А памятник Мусатову должен быть таким, чтобы просияла в нем правда скульптуры как искусства, должен быть истинно монументален. А значит, прост, поэтичен и главное — соразмерен внутреннему строю мусатовских полотен и той природе, среди которой он будет стоять…
Матвеев много раз видел место, где положили Виктора Эльпидифоровича его близкие — чудесный высокий косогор над Окой, откуда открывается захватывающая дыхание даль. Место, где художник часто сиживал на своей любимой скамейке и которое (как плача рассказывала им Лена Мусатова) за несколько месяцев до смерти он сам указал во время прогулки… Но сейчас, когда дело дошло уже до резца, металлический стержень которого нацеливался расширенным на конце острием на камень, светло-крапчатый и дающий формам такой мягкий контур, что будет гранит потом казаться кому-то грубо обработанным, а на деле — оставленным «живым», «дышащим», как бы природным — сейчас Матвеев был не там, где будет стоять его памятник.

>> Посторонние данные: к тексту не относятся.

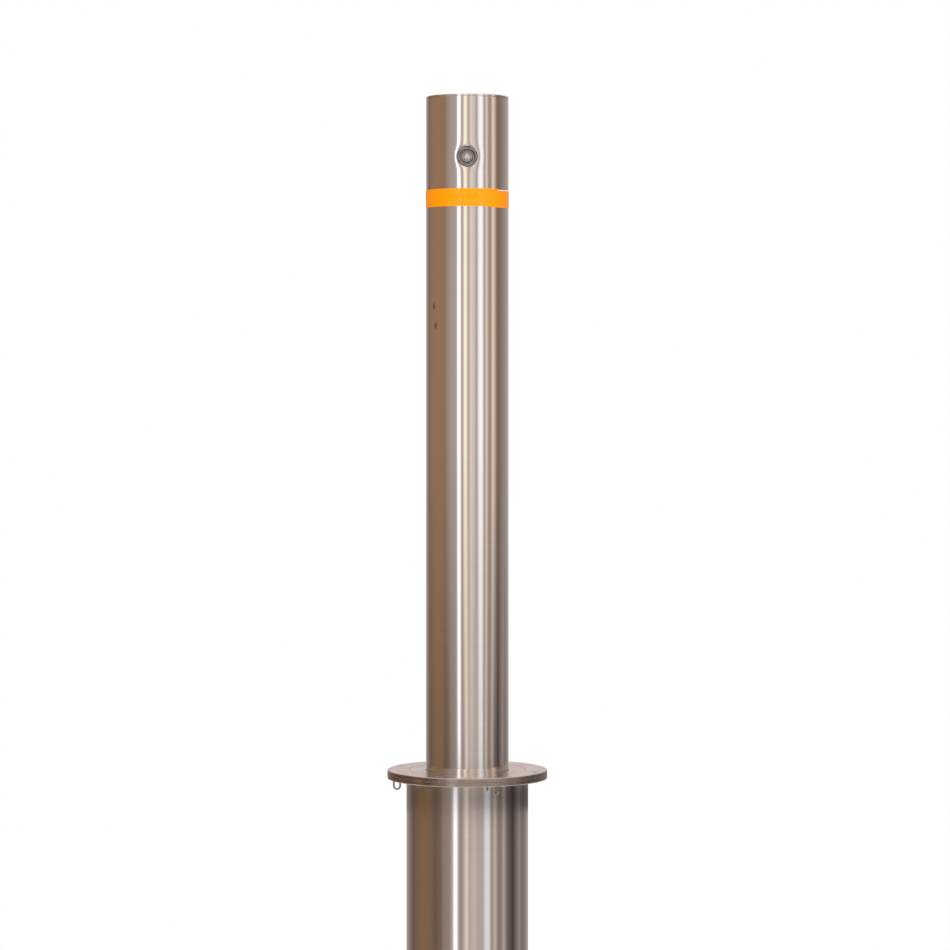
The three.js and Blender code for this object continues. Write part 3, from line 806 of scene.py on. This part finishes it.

Сдвинув на лоб, к белой шапочке, большие круглые очки, защищающие глаза от каменной пыли, по привычке твердо стиснув челюсти, от чего усталое и худое его лицо всегда казалось недоступно-суровым, не выпуская из рук молоток и инструмент, Александр Терентьевич сосредоточенно смотрел прямо перед собой. Смотрел куда-то в ушедшую собственную юность — сквозь пятнадцатилетнюю даль.
Он видел захолустный уголок родного волжского города. Маленький дворик, утопающий в травах и листве, пестрых от солнечных пятен. Солнце, поднимаясь в зенит, брызжет в широкий просвет меж ветвей. Солнце греет спину покорно и тихо сидящего мальчика с узкими, «татарскими» глазами. Его худенькое тельце обнажено — он позирует. На ярком свету на спине проступают позвонки. Жара плавит синеву дня. Мальчик медленно валится в траву, ложится на спину и закрывает глаза под бегущими — высоко-высоко — облаками.
Он спит, откинув голову к левому плечу, в позе уснувшего больного или вдоволь набегавшегося ребенка: руки брошены вдоль тела, ноги, чуть согнутые, соприкасаются коленями. Он трогательно-беззащитен, и даже под самым легким дуновением ветерка беспокоишься, что ему прохладно.
Но, не пробуждаясь, поднимается он над зеленой травой на сером и невысоком каменном ложе. И в его лице с чуть раскосыми сомкнутыми веками, в припухшей нижней губке и складке над подбородком проступает не только беспомощность, но и как будто обида. Растет постамент — дальше отодвигается от тела левая рука, выше поднимается грудная клетка, и теперь, при взгляде спереди — сверху, сильный изгиб, почти излом мальчишеского тела пронзает жалостью и печалью…
Как он юн! Солнце играет на его лице. И сон его чуток. Он слышит, как прогревается воздух, как пахнет трава, как иногда веет снизу речной свежестью, как тенькает на ветке синица и по стволу старой толстой березы пробегают вверх серо-голубые поползни. Нет, не надгробие видел, вновь принимаясь за работу, Александр Терентьевич. Он создавал памятник вечно юной душе искусства. И одновременно — как бы символ мальчишеской души старшего друга-художника. Памятник «душе темы» его картин, их женственно-детской чистоте. Поэтический образ тарусского памятника породит молву о драматическом эпизоде: неудачной попытке художника вернуть к жизни утонувшего в реке подростка. Уже на Оке ли, еще ли на Волге могло быть такое? «Это — хорошая легенда», — скажет спустя много лет девяностолетняя женщина Елена Эльпидифоровна Мусатова.